The biggest lesson that I caught from my father is humility. Growing up, he irritated me by always being so lowly. He always thought of others higher than himself. I now believe that life had taught him to be humble. He experienced many devastating things in his life and his reaction was humility. I am now trying to cultivate that value.
The second biggest lesson is service to others. I grew up an only child which meant that YES I am spoiled! I am working through that one too! Even so, as I was growing up, I observed the many acts of service that my Dad performed on a regular basis.
He (a very short list):
- Mowed the laws of a few widows in our neighborhood FREE for over 15 years!

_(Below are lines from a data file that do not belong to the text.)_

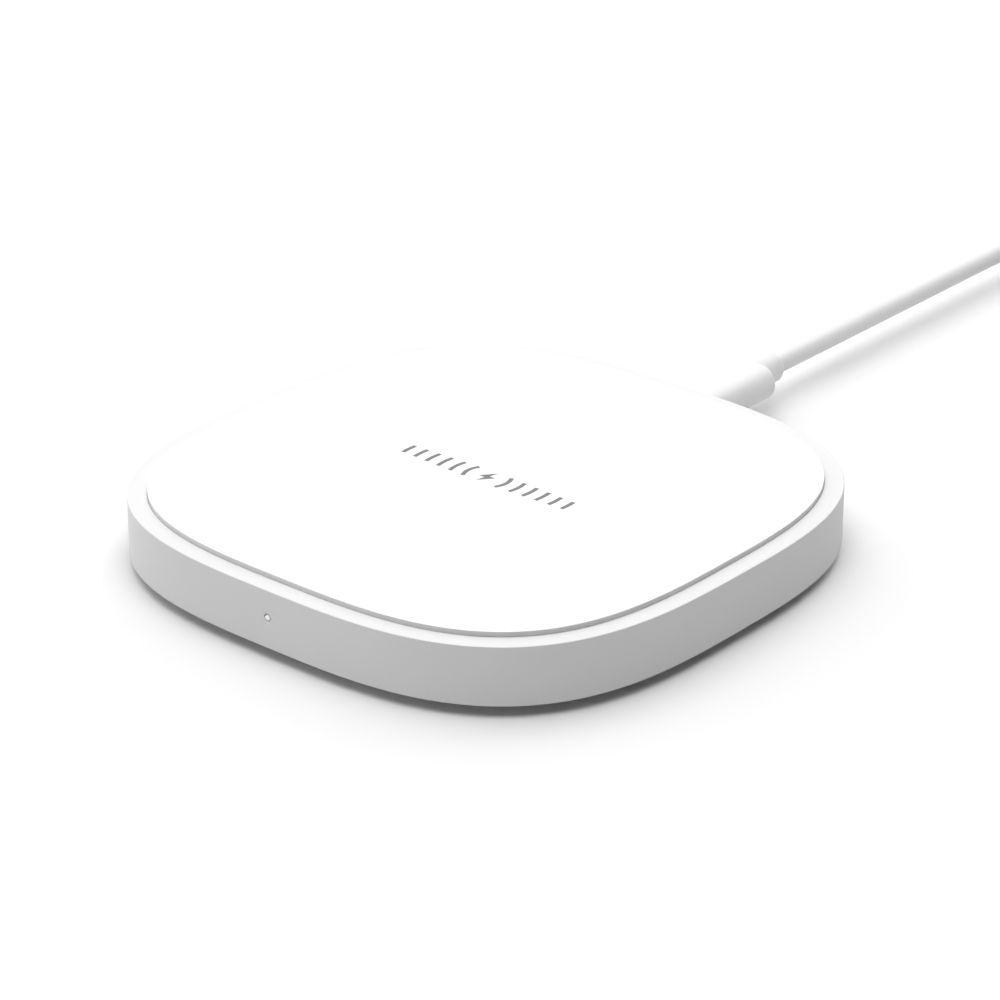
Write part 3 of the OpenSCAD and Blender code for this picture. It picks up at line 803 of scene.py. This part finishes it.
def coil_point(turns):
    """The cable's centre after that many turns of its coil: in on the upper layer, out on the lower. It is
    lifted where the tie passes under it."""
    half = COIL_TURNS / 2
    pitch = 2 * CABLE_R
    crossing = 0.28        # turns each side of the middle in which it comes down to the lower layer
    tie_reach = 0.3        # radians over which the tie's lift fades
    radius = COIL_R - pitch * (half - abs(half - turns))
    angle = math.pi - 2 * math.pi * turns
    share = min(1.0, max(0.0, (turns - half + crossing) / (2 * crossing)))
    share = share * share * (3 - 2 * share)
    away = (angle - TIE_ANGLE + math.pi) % (2 * math.pi) - math.pi
    lift = TIE_THICK * math.exp(-(away / tie_reach) ** 2)
    z = CABLE_R * (3 - 2 * share) + lift
    return Vector((COIL_AT[0] + radius * math.cos(angle), COIL_AT[1] + radius * math.sin(angle), z))


def cable():
    steps = 32             # points in each turn
    turns = [(i + 0.5) / steps for i in range(int(COIL_TURNS * steps) - 1)]
    points = [Vector(p) * MM for p in RUN_POINTS]
    points += [coil_point(t) for t in turns]
    points += [Vector(p) * MM for p in END_POINTS]
    curve = bpy.data.curves.new("cable", "CURVE")
    curve.dimensions = "3D"
    curve.bevel_depth = CABLE_R
    curve.bevel_resolution = 7
    curve.resolution_u = 4
    curve.use_fill_caps = True
    spline = curve.splines.new("BEZIER")
    spline.bezier_points.add(len(points) - 1)
    for knot, p in zip(spline.bezier_points, points):
        knot.co = p
        knot.handle_left_type = "AUTO"
        knot.handle_right_type = "AUTO"
    piece = mesh_object("cable", curve)
    finished(piece, "jacket_white", "cable", "cable_run", "cable_coil", "cable_end")
    pieces = ["plug_grip", "plug_neck", "plug_tip", "strap", "usb_a_grip", "usb_a_neck", "usb_a_tube"]
    pieces += ["plug_insulator", "plug_contacts", "plug_board", "usb_a_insulator", "usb_a_contacts"]


def strap():
    """The tie: a band round the coil's bundle, with its free end laid back over the top."""
    inner = COIL_R - 2 * CABLE_R * COIL_TURNS / 2 - CABLE_R - TIE_SLACK - TIE_THICK
    outer = COIL_R + CABLE_R + TIE_SLACK + TIE_THICK
    thick = TIE_THICK * 0.8            # thinner than in the CAD, because two layers lie on top
    top = high("cable_tie").z - 0.15 * MM
    over = top + thick + 0.03 * MM     # where the free end lies
    free_end, tucked_end = inner + 5 * MM, inner + 12 * MM
    bend, free_bend = 1.6 * MM, 1.9 * MM
    loop = rounded([
        (free_end, over), (outer, over, free_bend), (outer, 0, bend), (inner, 0, bend),
        (inner, top, bend), (tucked_end, top),
    ], steps=6)
    half, edge = TIE_WIDTH / 2, 0.12 * MM
    section = [
        (-half + edge, 0), (half - edge, 0), (half, edge), (half, thick - edge),
        (half - edge, thick), (-half + edge, thick), (-half, thick - edge), (-half, edge),
    ]
    hub = Vector((*COIL_AT, 0))
    out = Vector((math.cos(TIE_ANGLE), math.sin(TIE_ANGLE), 0))
    side = Vector((-math.sin(TIE_ANGLE), math.cos(TIE_ANGLE), 0))
    rings = []
    for i, p in enumerate(loop):
        along = (loop[min(i + 1, len(loop) - 1)] - loop[max(i - 1, 0)]).normalized()
        inward = Vector((along.y, -along.x))
        ring = []
        for s, d in section:
            at = p + inward * d
            ring.append(hub + out * at.x + side * s + Vector((0, 0, at.y)))
        rings.append(ring)
    finished(loft("strap", rings), "tie_grey", "cable", "cable_tie")


# ---- CAD nodes that stay as they are ----

# Width in millimetres of the fine bevel on each block-like part
BEVELS = {
    "controller_chip": 0.08, "bridge_transistors": 0.06, "resonant_capacitors": 0.15,
    "input_capacitors": 0.12, "input_inductor": 0.35, "sense_resistor": 0.06, "crystal": 0.2,
    "voltage_regulator": 0.08, "small_passives": 0.08, "status_led": 0.06, "thermal_pad": 0.1,
    "circuit_board": 0.05, "usb_a_insulator": 0.08, "usb_a_contacts": 0.03, "plug_insulator": 0.04,
    "socket_tongue": 0.08,
}
BEVEL_ANGLE = math.radians(40)         # edges sharper than this are bevelled
WELD = 0.002 * MM                      # points closer than this become one before the bevel


def cad_nodes():
    """Every CAD node gets its slot's material, and some get a bevel."""
    slots = {row["node"]: row["material_slot"] for row in frame["record"]["subparts"]}
    for name, node in NODES.items():
        node.data.materials.clear()
        node.data.materials.append(MATERIALS[slots[name]])
        if name in BEVELS:
            node.modifiers.new("weld", "WELD").merge_threshold = WELD
            bevel = node.modifiers.new("bevel", "BEVEL")
            bevel.width = BEVELS[name] * MM
            bevel.segments = 2
            bevel.limit_method = "ANGLE"
            bevel.angle_limit = BEVEL_ANGLE


# ---- Camera, light and floor ----

CAMERA_AZIMUTH = math.radians(40.4)    # round to the right of the status light
CAMERA_ELEVATION = math.radians(25.18)
CAMERA_DISTANCE = 563.3 * MM
AIM_RIGHT, AIM_DOWN = 2.03 * MM, 3.65 * MM     # from the middle of the plate to where the camera looks
FOCAL_LENGTH = 129.24      # in millimetres, as Blender counts it
SENSOR_WIDTH = 36          # in millimetres too
FLOOR_HALF = 6.0
FLOOR_TONES = (0.73, 0.75)
LAMPS = [
    # name, place, diameter, power in watts
    ("overhead", (0, 0, 1.5), 2.2, 19.5),
    ("front", (0.28, -0.28, 1.45), 1.2, 9.2),
    ("behind", (0, 1.3, 0.9), 1.2, 7),
]
LEFT_GLOW = 1.72           # the sky's strength towards -X. It falls to none overhead and on the +X side
HORIZON = (0.03, 0.07)     # the white at the horizon fades out between these, as the Z of a direction


def camera():
    """The camera, at the photograph's angle."""
    flat = math.cos(CAMERA_ELEVATION)
    back = Vector((
        math.sin(CAMERA_AZIMUTH) * flat, -math.cos(CAMERA_AZIMUTH) * flat, math.sin(CAMERA_ELEVATION),
    ))
    right = Vector((math.cos(CAMERA_AZIMUTH), math.sin(CAMERA_AZIMUTH), 0))
    up = back.cross(right)
    aim = Vector((0, 0, TOP_Z)) + right * AIM_RIGHT - up * AIM_DOWN
    data = bpy.data.cameras.new("camera")
    data.lens = FOCAL_LENGTH
    data.sensor_width = SENSOR_WIDTH
    data.clip_start = 0.01
    data.clip_end = 50
    eye = bpy.data.objects.new("camera", data)
    eye.location = aim + back * CAMERA_DISTANCE
    eye.rotation_mode = "QUATERNION"
    eye.rotation_quaternion = (-back).to_track_quat("-Z", "Y")
    scene = bpy.context.scene
    scene.collection.objects.link(eye)
    scene.camera = eye
    scene.view_settings.view_transform = "Standard"


def area_light(name, place, size, power):
    """A round soft light that faces the middle of the pad."""
    data = bpy.data.lights.new(name, "AREA")
    data.shape = "DISK"
    data.size = size
    data.energy = power
    lamp = bpy.data.objects.new(name, data)
    lamp.location = place
    lamp.rotation_mode = "QUATERNION"
    lamp.rotation_quaternion = (-Vector(place)).to_track_quat("-Z", "Y")
    bpy.context.scene.collection.objects.link(lamp)


def studio_floor():
    """A plain pale floor, with slow changes of tone."""
    half = FLOOR_HALF
    corners = [(-half, -half, 0), (half, -half, 0), (half, half, 0), (-half, half, 0)]
    mesh = bpy.data.meshes.new("floor")
    mesh.from_pydata(corners, [], [(0, 1, 2, 3)])
    floor = mesh_object("floor", mesh)
    material, tree, shader = new_tree("floor_white")
    darker, lighter = [(tone, tone, tone) for tone in FLOOR_TONES]
    tree.links.new(tinted(tree, noise(tree, 0.4, 1.0), darker, lighter), shader.inputs["Base Color"])
    set_inputs(shader, {"Roughness": 0.9, "Specular IOR Level": 0.1})
    mesh.materials.append(material)


def sky():
    """White at and below the horizon, and above it a glow from -X."""
    world = bpy.data.worlds.new("world")
    world.use_nodes = True
    tree = world.node_tree
    place = add(tree, "ShaderNodeTexCoord")
    split = add(tree, "ShaderNodeSeparateXYZ")
    tree.links.new(place.outputs["Generated"], split.inputs["Vector"])
    horizon = mapped(tree, split.outputs["Z"], HORIZON, (1, 0), interpolation_type="SMOOTHSTEP")
    left = math_node(tree, "MAXIMUM", math_node(tree, "MULTIPLY", split.outputs["X"], -LEFT_GLOW), 0)
    background = tree.nodes["Background"]
    background.inputs["Color"].default_value = (1, 1, 1, 1)
    tree.links.new(math_node(tree, "ADD", left, horizon), background.inputs["Strength"])
    bpy.context.scene.world = world


camera()
studio_floor()
for lamp in LAMPS:
    area_light(*lamp)
sky()
cad_nodes()
top_plate()
housing()
bottom_cover()
foot_ring()
light_pipe()
printed_mark()
socket_tube()
plug_tip()
plug_grip()
collar("plug_neck", "plug_collar")
strap()
usb_a_grip()
usb_a_tube()
collar("usb_a_neck", "usb_a_collar")
cable()
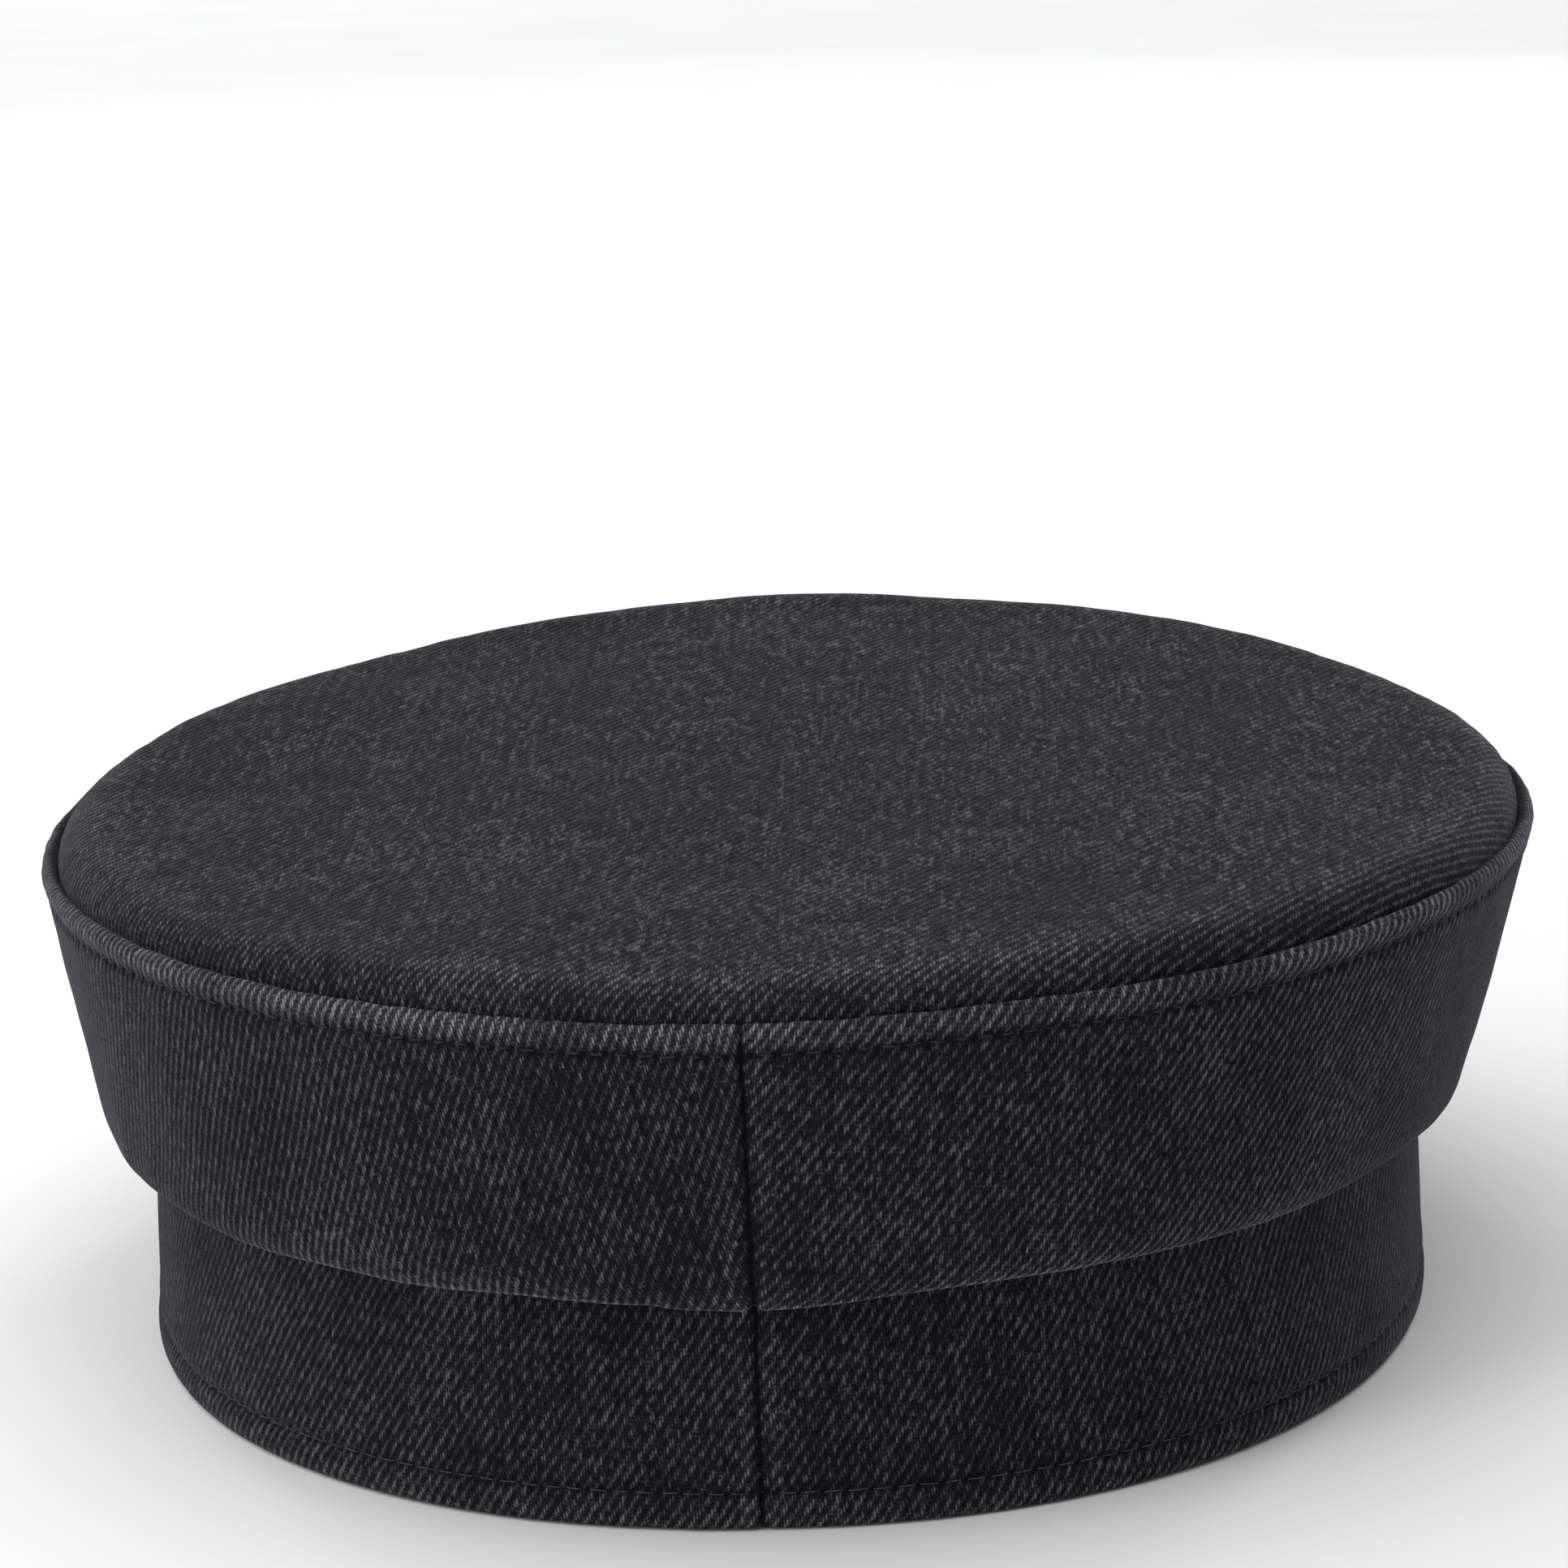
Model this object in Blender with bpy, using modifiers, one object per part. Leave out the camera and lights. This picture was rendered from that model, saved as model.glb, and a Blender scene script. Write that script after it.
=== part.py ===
# A baker boy cap in black denim: crown top, side band, head band and peak.
# Metres, +Z up. The head band's rim lies on z = 0, the peak points along -Y
# and the back seams lie on +Y. The origin is under the middle of the cap's whole length.

import math

import bmesh
import bpy
from mathutils import Matrix, Vector

MM = 0.001
DEGREE = math.pi / 180.0

# Head band: an upright oval ring that grips the head
BAND_HALF_WIDTH = 89.0 * MM
BAND_HALF_LENGTH = 98.0 * MM
BAND_SQUARENESS = 2.12      # 2 is a true ellipse, more is squarer
BAND_HEIGHT = 33.0 * MM
BAND_LEAN_IN = 1.4 * MM     # how far the top edge stands inside the rim
BAND_WALL = 2.6 * MM        # two layers of denim and the tape behind them

# Crown ridge: the widest oval, where the side band rolls over to the top seam.
# It overhangs the head band's rim by these amounts.
RIDGE_SIDE_OVERHANG = 16.5 * MM
RIDGE_BACK_OVERHANG = 6.0 * MM
RIDGE_FRONT_OVERHANG = 17.0 * MM
RIDGE_SQUARENESS = 1.88
RIDGE_WIDEST_FORWARD = 16.0 * MM    # the widest line lies this far in front of the head band's middle
RIDGE_TURN = -2.2 * DEGREE          # the soft crown sits turned a little on its band
RIDGE_RISE = 33.3 * MM              # the crest above the head band's top edge
RIDGE_SIDE_DROOP = 2.1 * MM         # the sides hang lower by this, front and back stand higher
RIDGE_BACK_DROOP = 1.0 * MM         # the back end is lower by this, and the front higher
RIDGE_ROLL = 3.6 * MM               # from the widest line in to the seam with the crown top

# Fold of the side band over the head band
FOLD_DROP = 2.0 * MM        # the fold hangs this far below its seat on the head band
FOLD_LEAN = 0.4 * MM        # and lower by this on the +X side
FOLD_OVERHANG = 7.2 * MM    # how far it stands out from the head band's top edge

# Crown top
CLOTH_WALL = 1.3 * MM       # denim with its backing, for the side band too
PUFF_HEIGHT = 7.7 * MM      # shoulder of the crown top above the ridge
SHOULDER_WIDTH = 10.1 * MM  # from the seam in to the shoulder
DOME_HEIGHT = 2.5 * MM      # middle of the crown top above its shoulder

# Clearance between pieces of cloth that are sewn together
SEAM_GAP = 0.3 * MM

# Back seams, pressed into the cloth of both bands
SEAM_DIP = 0.6 * MM
SEAM_HALF_WIDTH = 1.6 * MM

# Peak: a stiff curved plate sewn to the front of the head band
PEAK_DEPTH = 48.0 * MM          # from the head band to the front edge, on the middle line
PEAK_CORNER_DEPTH = 2.0 * MM    # the same at the corners
PEAK_CORNER_POWER = 0.62        # less is squarer at the corners, more is narrower
PEAK_HALF_SPREAD = 60.0 * DEGREE
PEAK_WALL = 3.2 * MM
PEAK_ROOT_HEIGHT = 8.6 * MM     # top face at the head band, on the middle line
PEAK_DROP = 4.6 * MM            # the front edge is lower than the root by this
PEAK_CORNER_DROP = 3.0 * MM     # the corners at the head band are lower than the middle by this

# Sizes that follow from the ones above
SEAT_HEIGHT = BAND_HEIGHT + SEAM_GAP
RIDGE_BACK_LENGTH = BAND_HALF_LENGTH + RIDGE_BACK_OVERHANG
RIDGE_FRONT_LENGTH = BAND_HALF_LENGTH + RIDGE_FRONT_OVERHANG
FRONT_END = BAND_HALF_LENGTH + SEAM_GAP + PEAK_DEPTH
MIDDLE_OF_LENGTH = 0.5 * (RIDGE_BACK_LENGTH - FRONT_END)

COLUMNS = 72            # columns of faces round the cap
PEAK_COLUMNS = 30
PEAK_ROWS = 6
BACK = math.pi / 2.0
FRONT = -math.pi / 2.0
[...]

- Gave the coat off his back for the man of the house of a family who lost everything in a fire and it was snowing at the time.
- Regularly welcomed complete strangers in need in our home for a meal or even a place to stay temporarily.
- Started a scholarship fund for incoming freshman attending college.
3. BELIEVE IN YOURSELF
The third and perhaps the most important is to believe in yourself AND be yourself. My father was pretty eclectic. He had some pretty funny peculiarities. Even so, he did not care what people thought of him and if he had in his mind to do something — he did it! No matter how ‘out of the norm’ it was.
How about you? What valuable lessons did your Dad teach you? Or, if your Dad was not present in your life, what have you learned in spite of that reality? How has it changed you for the better? How has it inhibited you — if so — what are you doing to make up for it? What positive trait did your father figure have in your life?